## PROBLEM TO SOLVE
List each line of the data that holds the string "frame".

-- START OF RECORDED INFORMATION --

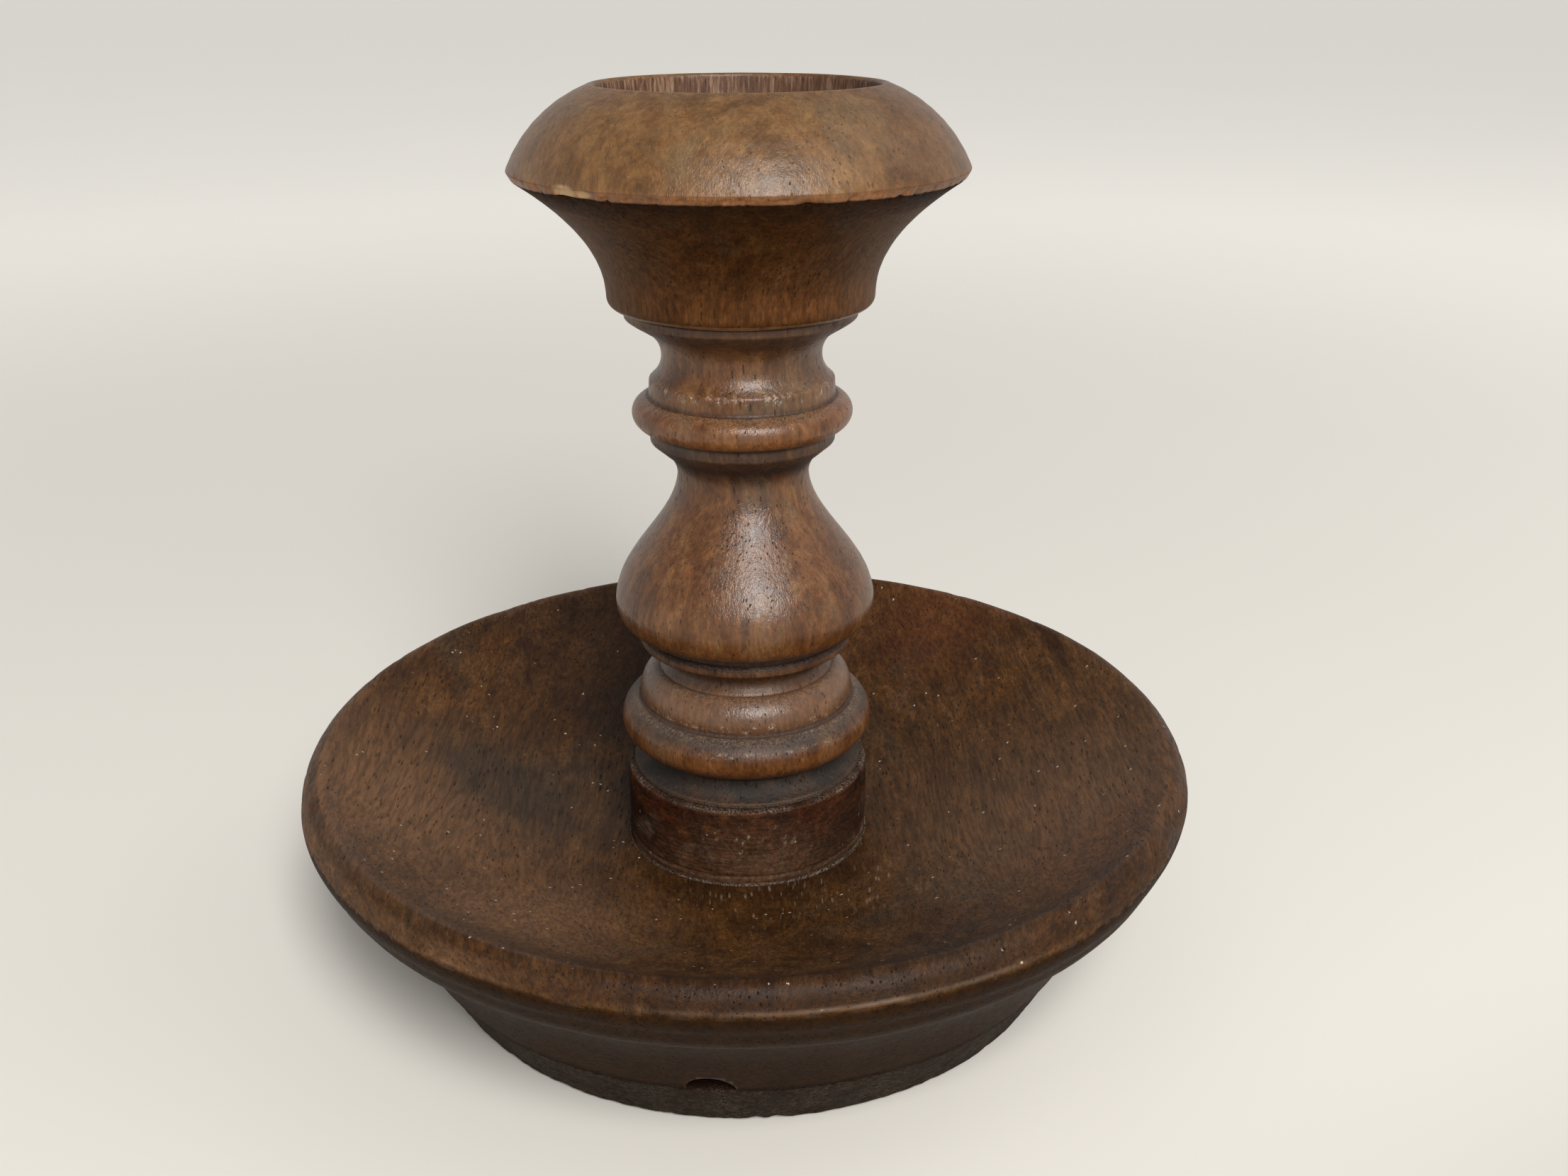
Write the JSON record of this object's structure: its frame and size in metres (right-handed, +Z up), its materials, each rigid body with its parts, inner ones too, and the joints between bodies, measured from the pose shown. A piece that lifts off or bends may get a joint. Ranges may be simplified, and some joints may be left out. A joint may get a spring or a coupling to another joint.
{
  "type": "candlestick with drip dish",
  "caption": "Turned wooden candlestick: wide candle cup on a baluster stem, standing in a deep round drip dish with a rolled lip and a foot ring.",
  "frame": {"origin": "on the table, at the centre of the foot ring", "axes": "+Z up along the turned axis, out of the candle bore; front towards -Y, the side seen in the picture"},
  "size_m": [0.203, 0.203, 0.1965],
  "materials": {
    "wood_cup": "satin varnish over brown stain",
    "wood_stem": "satin varnish over brown stain",
    "wood_hub": "satin varnish over dark red-brown stain",
    "wood_dish": "satin varnish over dark brown stain, worn along the lip",
    "wood_foot": "dull and rough, thinly stained",
    "steel": "dull plain steel"
  },
  "bodies": {
    "root": {"candle_cup": "wood_cup", "stem": "wood_stem", "hub": "wood_hub", "drip_dish": "wood_dish", "foot_ring": "wood_foot", "stem_screw": "steel", "screw_washer": "steel"}
  },
  "joints": []
}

-- END OF RECORDED INFORMATION --

## FINAL RESULT
Write the JSON record of this object's structure: its frame and size in metres (right-handed, +Z up), its materials, each rigid body with its parts, inner ones too, and the joints between bodies, measured from the pose shown. A piece that lifts off or bends may get a joint. Ranges may be simplified, and some joints may be left out. A joint may get a spring or a coupling to another joint.
  "frame": {"origin": "on the table, at the centre of the foot ring", "axes": "+Z up along the turned axis, out of the candle bore; front towards -Y, the side seen in the picture"},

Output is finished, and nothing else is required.